Daniel was one of eight alleged Aryan Brotherhood members charged in 2019 with murder and murder conspiracy, in a case that prosecutors said highlighted just how dangerous prison gangs were becoming statewide. After a lawsuit forced numerous suspected gang leaders out of solitary confinement, they were able to easily obtain contraband cellphones and order violent crimes, prosecutors said when the case was filed five years ago. Some of the murder plots targeted people outside of prison.

The solution, according to the U.S. Department of Justice, was to convict the group of federal crimes and transfer them from the California Department of Corrections and Rehabilitation into the federal system, where they could be better contained. Daniel — who pleaded guilty with no leniency to the 2017 stabbing death of a fellow inmate at Salinas Valley State Prison — was supposed to be the first of six incarcerated Aryan Brotherhood members to be transferred. But the government has apparently failed to get it done.

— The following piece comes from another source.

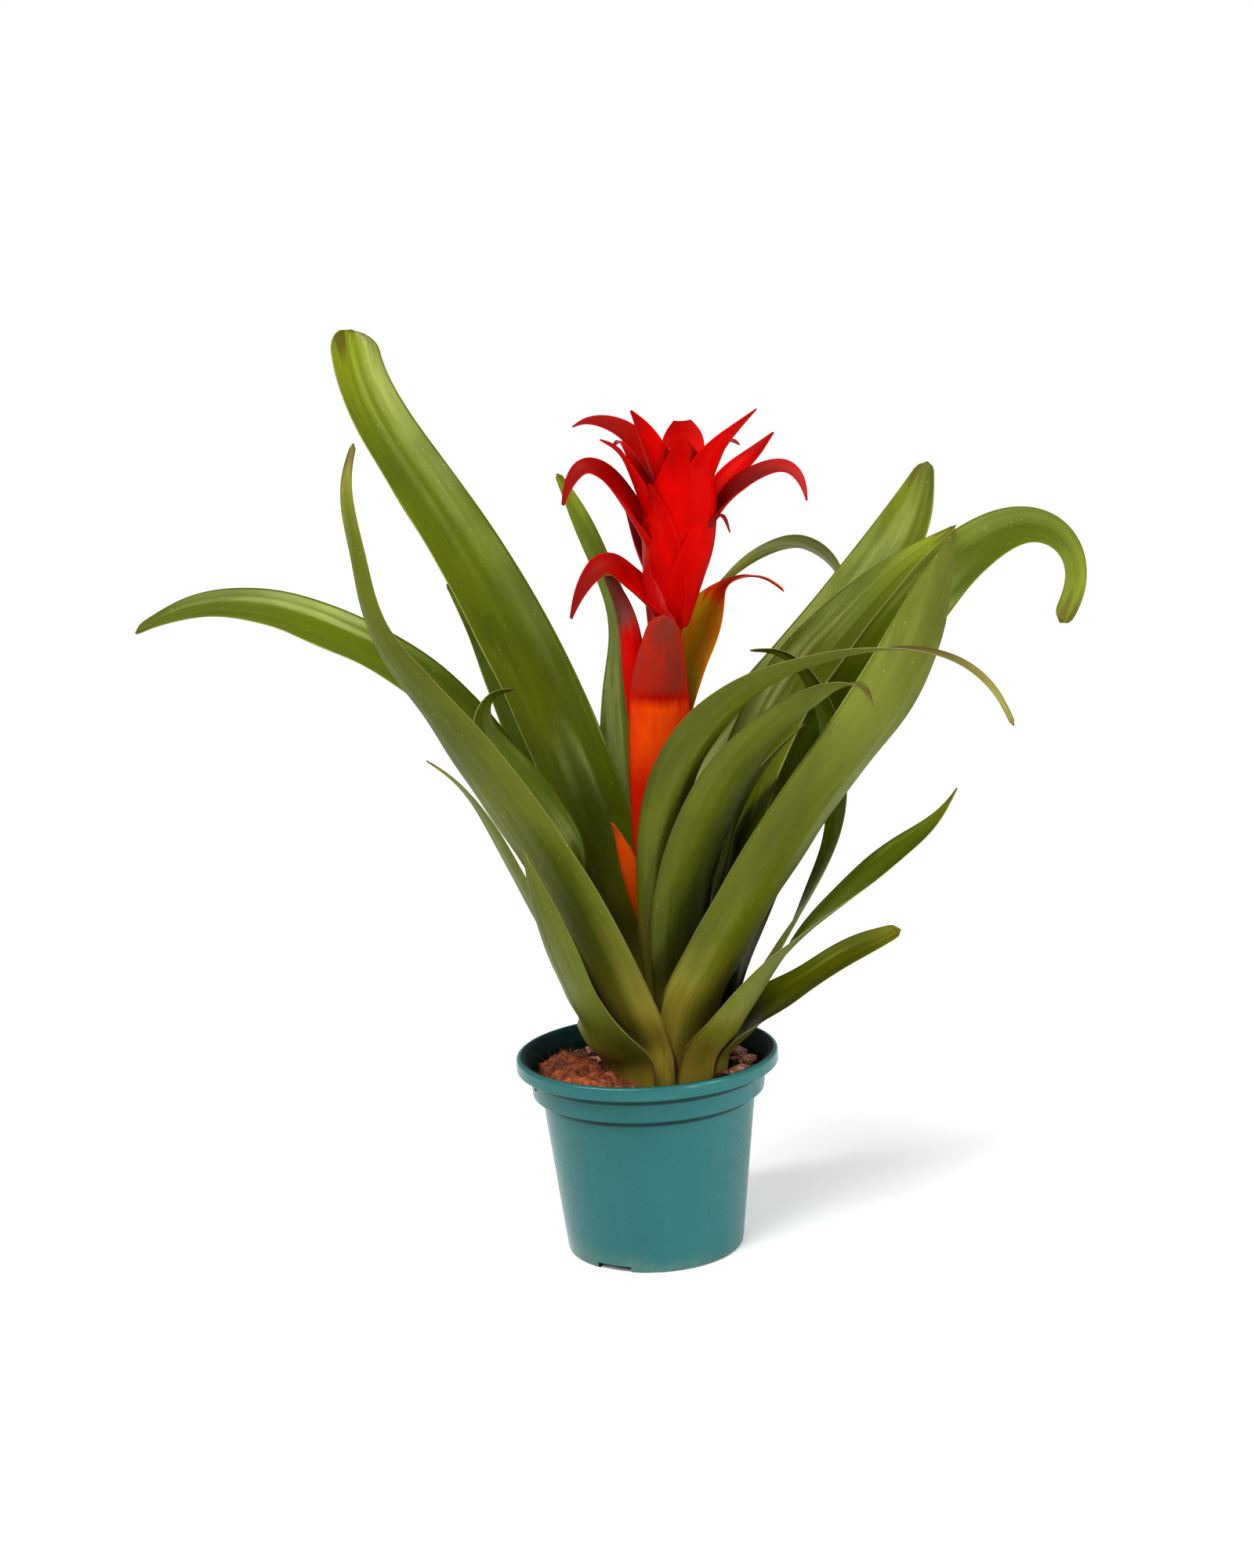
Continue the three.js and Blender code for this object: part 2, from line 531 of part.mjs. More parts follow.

“The prosecutor’s agreements in the plea agreement, and his assurances in court that had been relayed to my attorneys, are the reasons I pled guilty — that is, to be transferred to federal prison,” Daniel wrote in the July 2 motion. “The court should vacate my guilty plea, reinstate my not guilty plea, and set the case for trial.”

Since he filed his motion, Daniel has said that doctors at CDCR have been withholding heart medication he needs. When he asked why, he said he was told it was because he was no longer under the care of the U.S. Marshals, which he was before his plea.

At Daniel’s December plea hearing, he made it clear several times that he expected to be transferred to federal prison, though he also acknowledged it when U.S. Senior District Judge Kimberly Mueller informed him there was “no guarantee.”

At the hearing, Assistant U.S. Attorney Jason Hitt told Mueller that his office was working with the Bureau of Prisons to assure Daniel would be transferred to the federal system.

“It’s sort of a behind-the-scenes process between the two sovereigns, and I have put a lot of work in before we ever got here to try and secure a transfer of what they call a jurisdictional shift, and I’m going to promptly upon sentencing initiate the proceeding to go make sure that we get that accomplished,” Hitt said.

Prosecutors initially attempted to seek the death penalty against Daniel and five of his co-defendants, but declined to do so months before three of Daniel’s co-defendants went to trial on multiple counts of murder. In the nearly five years between the first indictment and the decision not to seek death, the U.S. Attorney’s office sought a sign-off from the U.S. Department of Justice in Washington D.C., despite President Joe Biden’s voiced opposition to the death penalty during the 2020 campaign.